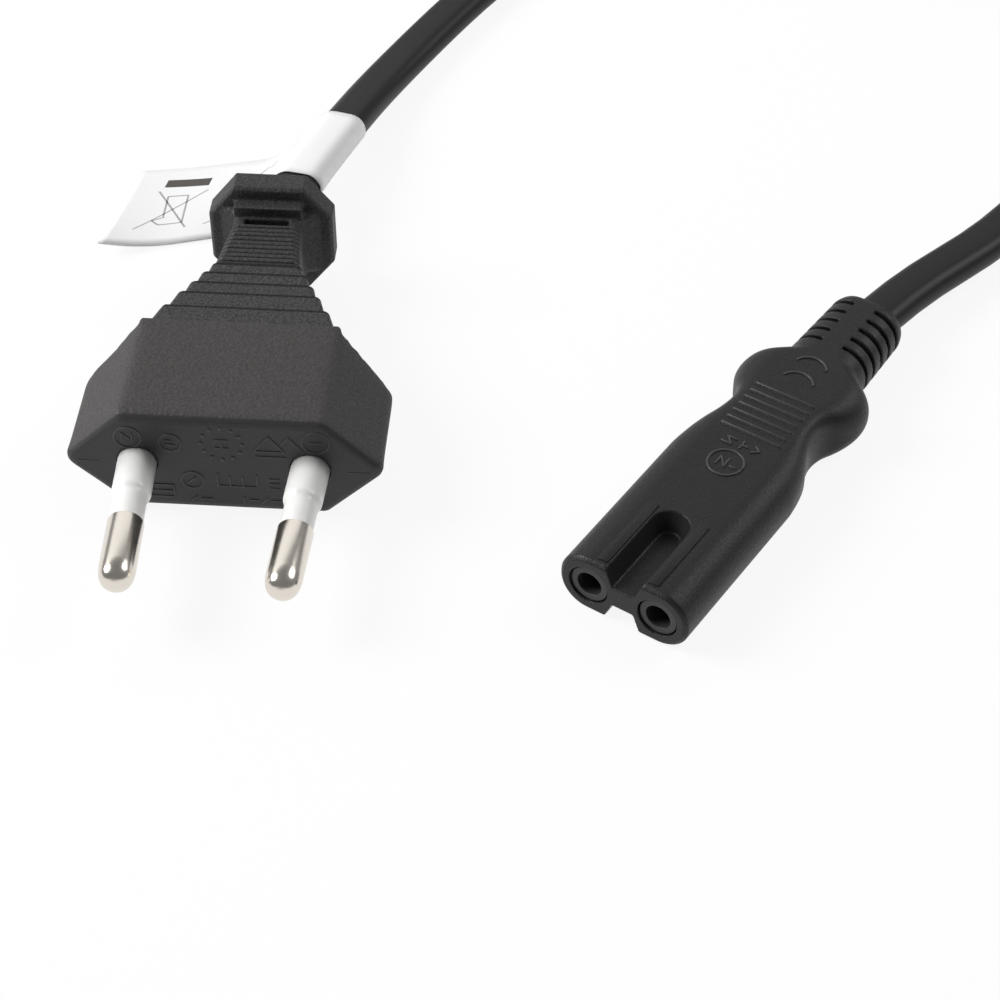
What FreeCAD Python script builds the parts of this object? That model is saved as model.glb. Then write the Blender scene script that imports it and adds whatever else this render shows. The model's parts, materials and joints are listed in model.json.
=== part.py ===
import FreeCAD, Part
import math
import os
from FreeCAD import Placement, Rotation, Vector

# A two core mains lead in millimetres, lying on the plane Z = 0. The figure eight connector lies
# along Y with its mating face towards -Y. Its flat cord runs back to a coil and on to a two pin
# plug that lies beside the connector. The origin is under the middle of the connector.

# Clearances
mould_gap = 0.05           # between an overmould and what it is moulded round
slip_gap = 0.03            # between a metal piece and what holds it
nose_gap = 0.12            # round the noses that show in the mating face

# Connector overmould, lengths measured back from the mating face
connector_length = 56.0    # mating face to the end of the strain relief
body_width = 16.0
body_height = 7.5
body_corner = 3.55         # radius of the rounded sides
face_bevel = 0.4
body_straight = 22.5       # where the sides start to narrow
waist_at = 32.0
waist_width = 10.8
waist_corner = 1.5
ear_at = 39.0
ear_width = 16.4
ear_corner = 3.6
relief_at = 43.8
relief_width = 9.8
relief_height = 7.3
relief_corner = 3.4
relief_end_width = 9.2
relief_end_height = 6.9
relief_end_round = 1.6

# Key groove between the two barrels, on the top and on the underside
groove_width = 4.6
groove_floor_width = 2.7
groove_depth = 2.4
groove_length = 11.6

# Cuts that make the strain relief flex
relief_cuts = 5
relief_cut_width = 0.6
relief_cut_depth = 1.25
relief_spine = 2.6
relief_first_cut = 45.4
relief_cut_pitch = 1.95

# Raised grip lines on the top of the waist
grip_lines = 7
grip_line_width = 0.3
grip_line_height = 0.15
grip_line_length = 7.6
grip_first_line = 26.6
grip_line_pitch = 1.3

# Hard insert with its two noses
hole_pitch = 8.6
hole_radius = 1.5
hole_depth = 4.6
nose_radius = 2.3
nose_setback = 0.25        # from the mating face to the tip of a nose
insert_block_at = 12.9
insert_block_end = 20.6
insert_side = 1.0          # wall of the block beside a chamber
insert_height = 5.4
insert_corner = 2.5
chamber_radius = 1.7

# Socket contacts
contact_radius = 1.62
contact_bore_radius = 1.2
contact_at = 5.0
contact_sleeve_end = 12.2
contact_slit = 0.5
contact_slit_end = 10.4
crimp_radius = 1.3
crimp_bore_radius = 0.78
crimp_web = 0.8            # solid metal between a contact and its crimp barrel
crimp_length = 4.6

# Flat cord with two insulated cores
cord_width = 5.8
cord_thickness = 3.6
cord_edge = 0.48           # corner radius of the flat cord, as a share of its thickness
core_radius = 1.2
wire_radius = 0.72
core_pitch = 2.7           # between the two cores where they enter the sheath
connector_sheath_at = 48.0
strip_length = 1.2         # bare wire between a crimp barrel and the core's insulation
wire_seat = 0.4            # from the bottom of a crimp barrel to the end of the wire
core_bend = 12.0
core_straight = 6.0        # insulated core in line with its contact, before it turns in
connector_pair_length = 12.0   # the two cores side by side, up to the sheath
plug_core_straight = 1.5
plug_pair_length = 7.5

# Plug body, lengths measured back from its front face
plug_width = 35.3
plug_height = 13.7
plug_flat_width = 22.4
plug_side_length = 13.0
plug_body_length = 16.5
plug_front_round = 1.0
plug_point_round = 1.3
plug_flat_round = 1.0

# Stepped neck: each band narrows and then steps in to the next
band_lengths = (3.5, 2.9, 2.2, 2.1, 1.9)
neck_start_width = 22.2
neck_start_height = 12.6
neck_bands_width = 10.2    # at the back of the last band
neck_bands_height = 9.7
band_step = 0.5            # how far a band stands out past the next one, on each side
band_step_height = 0.25    # the same on the top and on the underside
band_corner = 0.8
neck_end_width = 7.6
neck_end_height = 8.5
ridges = 9
ridge_width = 0.42
ridge_height = 0.2
ridge_pitch = 0.86
slit_width = 5.4
slit_length = 1.3
slit_depth = 1.3
slit_at = 37.6
pad_width = 8.2
pad_length = 1.5
pad_height = 1.5           # above the end of the neck
flare_length = 2.6
flare_width = 12.0
flare_height = 9.4
collar_at = 40.05
collar_length = 3.4
collar_size = 15.0
collar_flat_width = 8.4    # of the flats at the top and bottom
collar_flat_height = 6.6   # of the flats at the sides
collar_bevel = 0.4

# Pins, lengths measured from the front face
pin_base_pitch = 19.2
pin_tip_pitch = 17.5
pin_length = 19.0
pin_radius = 2.0
pin_core_radius = 1.5
pin_bare_length = 9.4
pin_nose_length = 2.1
pin_nose_flat = 0.5        # radius of the small flat on the tip
sleeve_radius = 1.84
sleeve_collar_radius = 2.17
sleeve_collar_length = 5.4
sleeve_seat = 2.6          # how far a sleeve goes back into the bridge
pin_flange_radius = 2.7
pin_flange_length = 1.4
pin_root = 8.2             # where the crimp barrel starts
pin_crimp_length = 4.0

# Hard bridge that carries the pins
bridge_at = 1.6
bridge_length = 5.2
bridge_height = 8.4
bridge_margin = 1.0        # bridge beyond the flange of a pin
bridge_corner = 1.0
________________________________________
▶ **WHAT IS BEING ASKED**: Give again, word for word, the lines of the listing, starting at its first line and ending with the line containing "# plug that".

▶ **OUTPUT**:
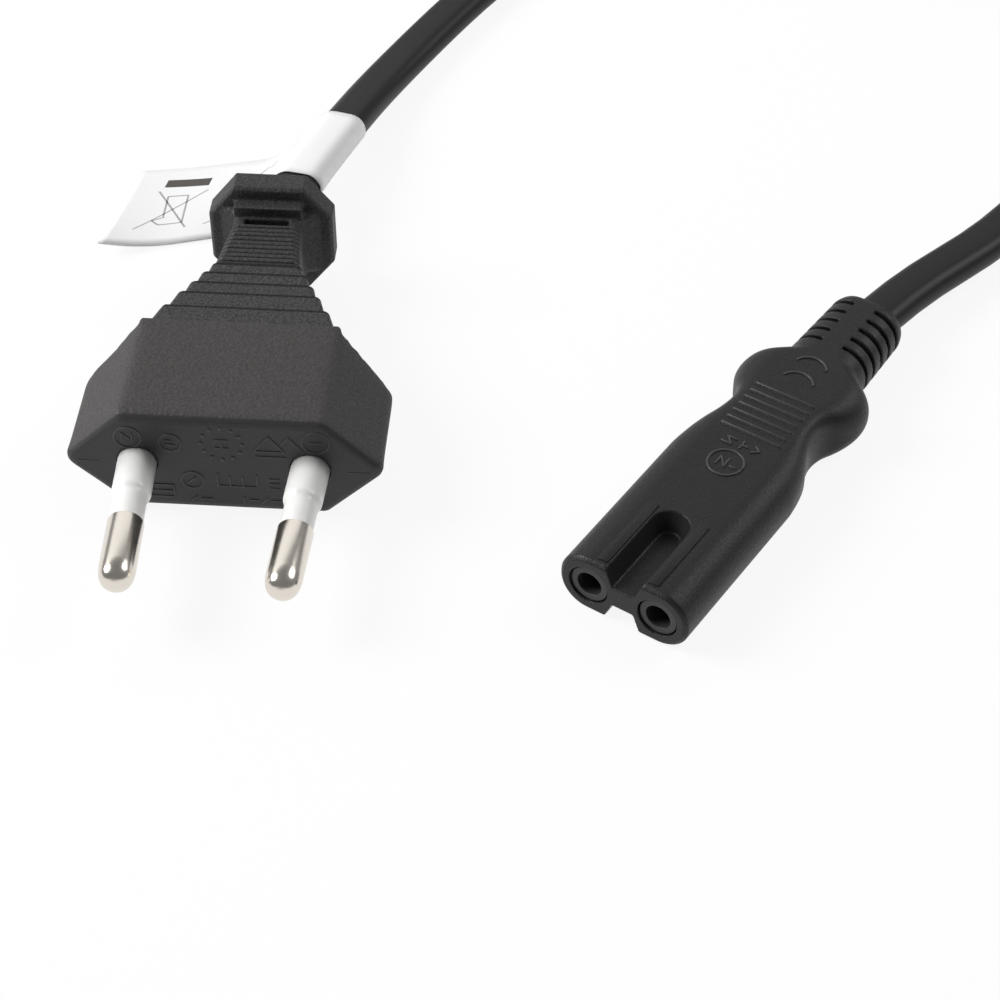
What FreeCAD Python script builds the parts of this object? That model is saved as model.glb. Then write the Blender scene script that imports it and adds whatever else this render shows. The model's parts, materials and joints are listed in model.json.
=== part.py ===
import FreeCAD, Part
import math
import os
from FreeCAD import Placement, Rotation, Vector

# A two core mains lead in millimetres, lying on the plane Z = 0. The figure eight connector lies
# along Y with its mating face towards -Y. Its flat cord runs back to a coil and on to a two pin
# plug that lies beside the connector. The origin is under the middle of the connector.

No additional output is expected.